>>>
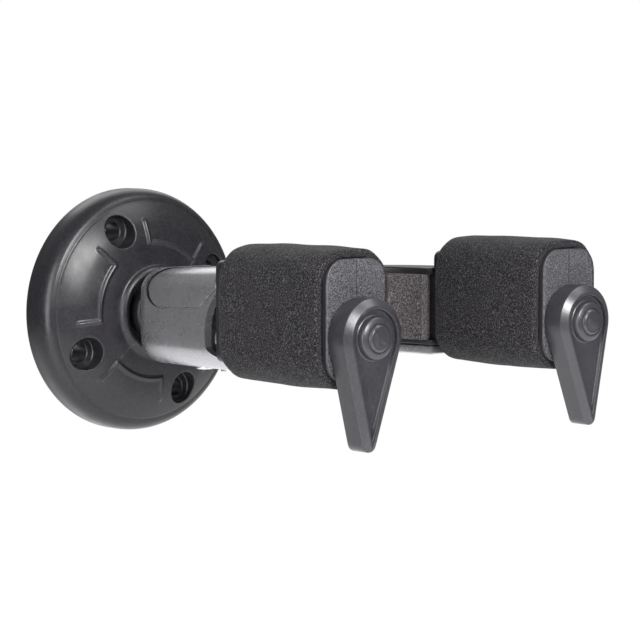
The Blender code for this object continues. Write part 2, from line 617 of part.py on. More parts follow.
<<<
>>>
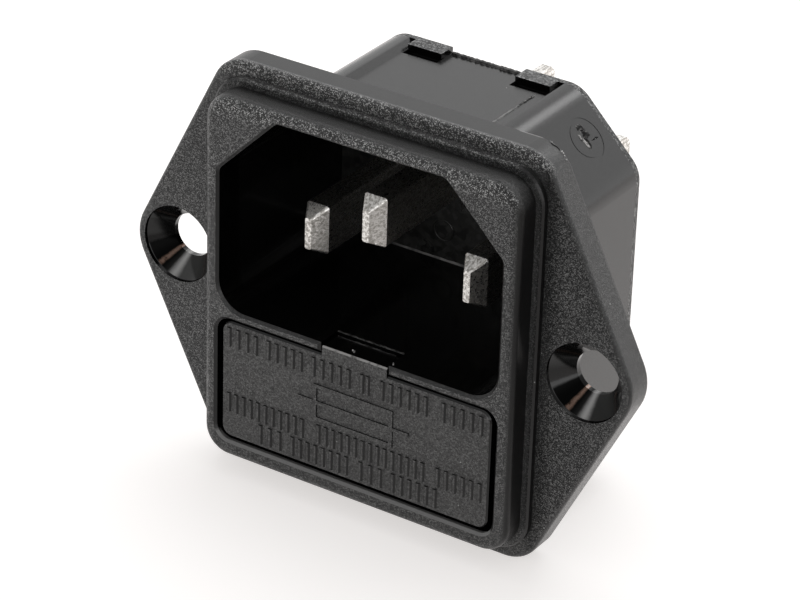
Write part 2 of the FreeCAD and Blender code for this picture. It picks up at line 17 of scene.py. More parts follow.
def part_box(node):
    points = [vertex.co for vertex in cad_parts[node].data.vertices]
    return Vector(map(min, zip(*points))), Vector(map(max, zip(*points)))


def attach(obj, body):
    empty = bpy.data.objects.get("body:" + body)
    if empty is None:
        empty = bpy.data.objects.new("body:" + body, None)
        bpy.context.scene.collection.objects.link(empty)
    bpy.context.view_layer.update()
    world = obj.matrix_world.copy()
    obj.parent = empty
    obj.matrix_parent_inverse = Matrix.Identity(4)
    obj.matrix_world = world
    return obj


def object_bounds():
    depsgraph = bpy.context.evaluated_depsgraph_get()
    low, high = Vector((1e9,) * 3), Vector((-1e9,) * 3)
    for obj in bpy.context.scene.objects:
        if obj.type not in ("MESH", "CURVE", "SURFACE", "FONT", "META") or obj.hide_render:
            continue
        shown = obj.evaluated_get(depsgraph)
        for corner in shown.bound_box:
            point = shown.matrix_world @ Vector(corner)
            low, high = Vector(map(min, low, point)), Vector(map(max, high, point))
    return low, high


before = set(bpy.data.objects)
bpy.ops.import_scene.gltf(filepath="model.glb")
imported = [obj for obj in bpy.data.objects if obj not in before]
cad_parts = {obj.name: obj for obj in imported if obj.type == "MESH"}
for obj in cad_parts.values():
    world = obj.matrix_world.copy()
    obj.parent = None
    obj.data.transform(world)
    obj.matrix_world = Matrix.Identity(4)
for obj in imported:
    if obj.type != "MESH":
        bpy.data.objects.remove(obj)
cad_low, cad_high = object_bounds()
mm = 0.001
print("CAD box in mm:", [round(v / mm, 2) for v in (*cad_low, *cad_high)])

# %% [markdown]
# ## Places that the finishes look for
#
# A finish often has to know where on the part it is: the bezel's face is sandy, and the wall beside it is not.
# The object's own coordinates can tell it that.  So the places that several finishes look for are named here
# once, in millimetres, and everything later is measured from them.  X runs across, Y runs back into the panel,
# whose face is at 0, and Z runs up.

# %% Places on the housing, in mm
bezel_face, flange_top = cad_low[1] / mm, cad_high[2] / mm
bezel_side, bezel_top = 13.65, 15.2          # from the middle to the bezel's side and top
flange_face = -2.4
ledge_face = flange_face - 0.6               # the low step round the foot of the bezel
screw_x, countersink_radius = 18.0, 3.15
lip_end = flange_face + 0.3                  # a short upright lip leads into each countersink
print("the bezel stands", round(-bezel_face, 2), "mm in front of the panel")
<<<
>>>
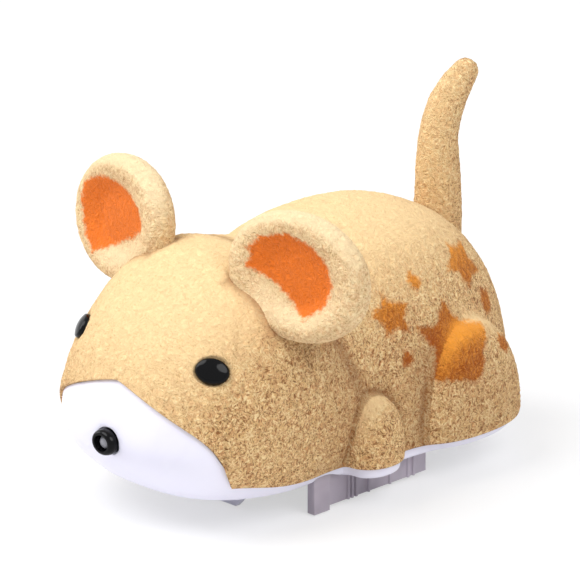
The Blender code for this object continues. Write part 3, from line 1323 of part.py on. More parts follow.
<<<
§ **Task details**: In the listing above, find the line with "return low, high" and the line with "in front of". Output those two lines and every line between them, exactly as written.

§ **Task result**:
    return low, high


before = set(bpy.data.objects)
bpy.ops.import_scene.gltf(filepath="model.glb")
imported = [obj for obj in bpy.data.objects if obj not in before]
cad_parts = {obj.name: obj for obj in imported if obj.type == "MESH"}
for obj in cad_parts.values():
    world = obj.matrix_world.copy()
    obj.parent = None
    obj.data.transform(world)
    obj.matrix_world = Matrix.Identity(4)
for obj in imported:
    if obj.type != "MESH":
        bpy.data.objects.remove(obj)
cad_low, cad_high = object_bounds()
mm = 0.001
print("CAD box in mm:", [round(v / mm, 2) for v in (*cad_low, *cad_high)])

# %% [markdown]
# ## Places that the finishes look for
#
# A finish often has to know where on the part it is: the bezel's face is sandy, and the wall beside it is not.
# The object's own coordinates can tell it that.  So the places that several finishes look for are named here
# once, in millimetres, and everything later is measured from them.  X runs across, Y runs back into the panel,
# whose face is at 0, and Z runs up.

# %% Places on the housing, in mm
bezel_face, flange_top = cad_low[1] / mm, cad_high[2] / mm
bezel_side, bezel_top = 13.65, 15.2          # from the middle to the bezel's side and top
flange_face = -2.4
ledge_face = flange_face - 0.6               # the low step round the foot of the bezel
screw_x, countersink_radius = 18.0, 3.15
lip_end = flange_face + 0.3                  # a short upright lip leads into each countersink
print("the bezel stands", round(-bezel_face, 2), "mm in front of the panel")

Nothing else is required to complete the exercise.